Der Verlag verkündet derzeit beinahe im Wochenrhythmus neue Zukäufe, Produkte und Kooperationen – damit will das traditionsreiche Berliner Medienhaus den Auflagenschwund von Print-Produkten wie „Welt“ und „Bild“ wettmachen. Anfang April startete der Verlag einen europäischen Ableger des US-Branchendienstes Politico. Jüngst wurde bekannt, dass Springer das New Yorker Boulevard-Wirtschafts-Portal Business Insider nach Deutschland bringen will.
Adidas stellt Golfgeschäft auf den Prüfstand
Bei dem neuen Runtastic-Besitzer Adidas hingegen dürften als nächstes eher Verkäufe auf der M&A-Agenda stehen. CFO Stalker hat das kriselnde Geschäft mit Golfausrüstung heute auf den Prüfstand gestellt. Dort leidet Adidas darunter, dass Golf im Kernmarkt USA immer unpopulärer wird Analysten rechnen damit, dass Adidas durch den Verkauf einzelner Golfmarken das Sortiment straffen wird. Aber auch ein größeres Aufräumen in der Sorgensparte wird nicht ausgeschlossen.

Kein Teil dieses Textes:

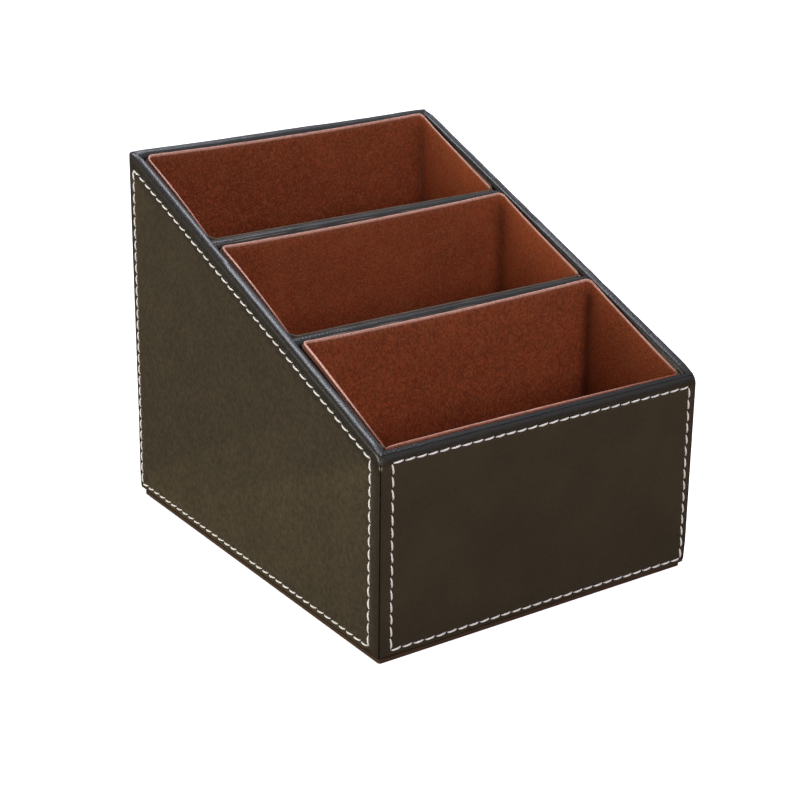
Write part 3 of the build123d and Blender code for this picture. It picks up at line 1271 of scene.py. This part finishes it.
class MakeCaps(StorageBoxOperator, bpy.types.Operator):
    """Makes the leather caps folded over the two dividers"""

    bl_idname = "storagebox.caps"
    bl_label = "Divider caps"

    def execute(self, context):
        box = sizes()
        start_height = 20 * mm
        long_edge = 50 * mm
        step = 1.5 * box.mesh_step
        for place in ("front", "rear"):
            low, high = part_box(place + "_divider_cap")
            cap = new_block(place + "_cap_leather", low, (high.x, high.y, low.z + start_height))
            edit(cap, "VERT")
            for y in (low.y, high.y):
                pick(cap, "verts", lambda v: abs(v.co.y - y) < near and v.co.z > low.z + start_height / 2)
                move((0, 0, rim_height(y, box.cap_drop) - low.z - start_height))
            pick(cap, "faces", lambda f: f.normal.z < -aligned or abs(f.normal.x) > aligned)
            bpy.ops.mesh.delete(type="FACE")
            pick(cap, "edges", lambda e: e.calc_length() > long_edge and middle(e).z > low.z + 5 * mm)
            round_edges(box.cap_roll, 7)
            pick(cap, "edges", lambda e: e.calc_length() > long_edge)
            bpy.ops.mesh.subdivide(number_cuts=round((high.x - low.x) / step))
            finish_edit()
            weigh(cap, "rim", lambda spot: 1.0 - max(0.0, rim_height(spot.y) - spot.z) / (8 * mm))
            ripple(cap, "cap_waves", "rim", 11 * mm, 0.3 * mm)
            thicken(cap, box.leather)
            # The whole cap takes the rim's painted shade.
            keep_values(cap, {"rim_tone": lambda spot: 1.0})
            keep_sharp(cap, 50)
            dress(cap, "dark_brown_leather", "leather", place + "_divider_cap")
        return {"FINISHED"}


class MakeStitching(StorageBoxOperator, bpy.types.Operator):
    """Makes one stitch and sews the loops of stitches on the four outer faces"""

    bl_idname = "storagebox.stitching"
    bl_label = "Stitching"

    def one_stitch(self, stitch):
        """A stitch along X that rises out of one needle hole and dives into the next."""
        length_along = stitch.pitch - stitch.gap
        rise = 0.1 * mm
        dive = 0.5 * mm
        stations = 9
        deselect()
        bpy.ops.mesh.primitive_cylinder_add(
            vertices=8, radius=stitch.thread / 2, depth=length_along, rotation=(0, math.pi / 2, 0)
        )
        sample = settle(bpy.context.active_object)
        sample.name = "stitch"
        edit(sample, "EDGE")
        pick(sample, "edges", lambda e: e.calc_length() > length_along * 0.9)
        bpy.ops.mesh.subdivide(number_cuts=stations - 2)
        for number in range(stations):
            place = -1 + 2 * number / (stations - 1)
            x = place * length_along / 2
            pick(sample, "verts", lambda v: abs(v.co.x - x) < near)
            thin = 1.0 - 0.5 * abs(place) ** 3
            bpy.ops.transform.resize(value=(1, thin, thin), center_override=(x, 0, 0))
            move((0, 0, rise - dive * abs(place) ** 3))
        finish_edit()
        return sample

    def sew(self, sample, start, end, count, way, chance):
        """Copies of the stitch along one straight run, each a little out of line."""
        stitch = bpy.context.scene.stitch_sizes
        run = end - start
        along = run.normalized()
        across = way.cross(along)
        stretch = run.length / count / stitch.pitch
        sewn = []
        for number in range(count):
            spot = start + run * ((number + 0.5) / count) + across * chance.uniform(-0.06, 0.06) * mm
            turn_by = stitch.slant + math.radians(chance.uniform(-2.0, 2.0))
            place = Matrix((along, across, way)).transposed().to_4x4()
            place = Matrix.Translation(spot) @ place @ Matrix.Rotation(turn_by, 4, "Z")
            copy = sample.copy()
            copy.data = sample.data.copy()
            copy.data.transform(place @ Matrix.Diagonal((stretch, 1, 1, 1)))
            bpy.context.scene.collection.objects.link(copy)
            sewn.append(copy)
        return sewn

    def execute(self, context):
        sample = self.one_stitch(context.scene.stitch_sizes)
        chance = random.Random(7)
        for side, node_name in face_nodes.items():
            sewn = []
            for start, end, count in stitch_runs(side):
                sewn.extend(self.sew(sample, start, end, count, outward[side], chance))
            deselect()
            for copy in sewn:
                copy.select_set(True)
            context.view_layer.objects.active = sewn[0]
            bpy.ops.object.join()
            row = context.active_object
            row.name = side + "_stitches"
            row.data.name = row.name
            dress(row, "off_white_thread", "thread", node_name + "_stitching")
        bpy.data.objects.remove(sample)
        return {"FINISHED"}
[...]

Immerhin scheint Adidas, das im Wettbewerb um die junge Kundschaft gegenüber US-Wettbewerbern wie Nike und Under Armour ins Hintertreffen geraten ist, das Ertragstal überwunden zu haben: Im zweiten Quartal des laufenden Jahres konnte Adidas seinen Umsatz um 15 Prozent auf 3,9 Milliarden Euro steigern, währungsbereinigt bleiben 5 Prozent übrig. Beim Betriebsergebnis wuchs Adidas um 7,6 Prozent auf 234 Millionen Euro. Die jetzt zugekaufte Runtastic dürfte angesichts ihrer dürftigen Gewinne bei dem Dax-Konzern in absehbarer Zeit wohl keinen spürbaren Beitrag zu mehr Ertragsdynamik leisten.